Q: Are direct assessments suitable for young children?

A: We are confident that these assessments are suitable. They have been developed by an expert team and have been trialled with five-year-olds in England and other participating countries. The trials showed that the children enjoyed the experience of taking part. This research follows on from other high-quality studies in England that have added to our understanding of the importance of early learning, including Effective Provision of Pre-school Education (EPPE), the Study of Early Education and Development (SEED) and the Millennium Cohort Study.

Q: Why is this research important, and what will it tell us?

A: This new and innovative study will help us to understand more about how a good early education and a strong home learning environment can boost a child’s development. The ultimate goal of the study is to provide evidence that can improve children’s early learning outcomes and overall well-being.

It will tell us more about what helps children learn, the range of things children can do at age five and how their cognitive development, language and numeracy relate to social skills and other aspects of well-being.

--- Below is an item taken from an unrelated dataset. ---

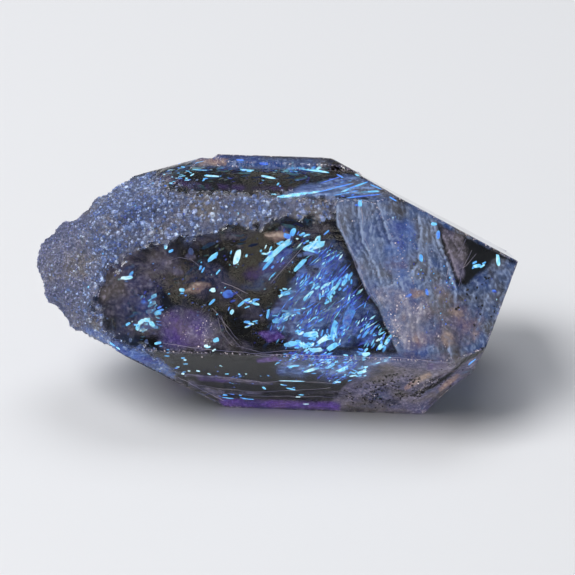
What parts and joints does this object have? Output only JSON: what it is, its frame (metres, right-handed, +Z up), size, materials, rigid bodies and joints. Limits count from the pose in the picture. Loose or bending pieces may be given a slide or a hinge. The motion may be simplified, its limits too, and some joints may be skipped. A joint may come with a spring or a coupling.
{
  "type": "petroleum quartz crystal",
  "caption": "Doubly terminated quartz crystal with sealed fluorescing oil inclusions, lying on a prism face, one end sharp and the other a frosted blunt nose.",
  "frame": {"origin": "middle of the crystal's bounding box, on the surface that it lies on", "axes": "+X along the crystal's long (c) axis towards its sharp tip, +Z up, and the widest upper prism face looks towards -Y"},
  "size_m": [0.03, 0.0142, 0.0147],
  "materials": {
    "quartz": "natural growth faces, clear and glassy, etched and frosted at the blunt end",
    "frosted_quartz": "etched, sugary and matt",
    "petroleum": "oil sealed in cavities, glowing blue under long-wave ultraviolet light",
    "healed_fracture": "thin pearly films inside the crystal",
    "bitumen": "black solid specks sealed inside"
  },
  "bodies": {
    "root": {"quartz_crystal": "quartz"}
  },
  "joints": []
}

It will tell us more about how the home learning environment and early childhood education and care relate to children’s development at age five. It will also collect information from teachers and parents/carers.

Q: What are the benefits for schools?

A: Schools will be contributing to the national and international evidence on the importance of early learning. We will invite you to a conference to hear the findings and discuss the implications for practice. By contributing to this study you will help us understand more about children’s development and how best to support it. This will inform and improve national policies in the early years.

If you have any questions about the study, please get in touch with us on 01753 637205.

The contributions of children, parents/carers and teachers are highly valued in making IELS a success, and we are very grateful to everyone who takes part. On behalf of NFER, the Department for Education and the Organisation for Economic Co-operation and Development (OECD) – thank you!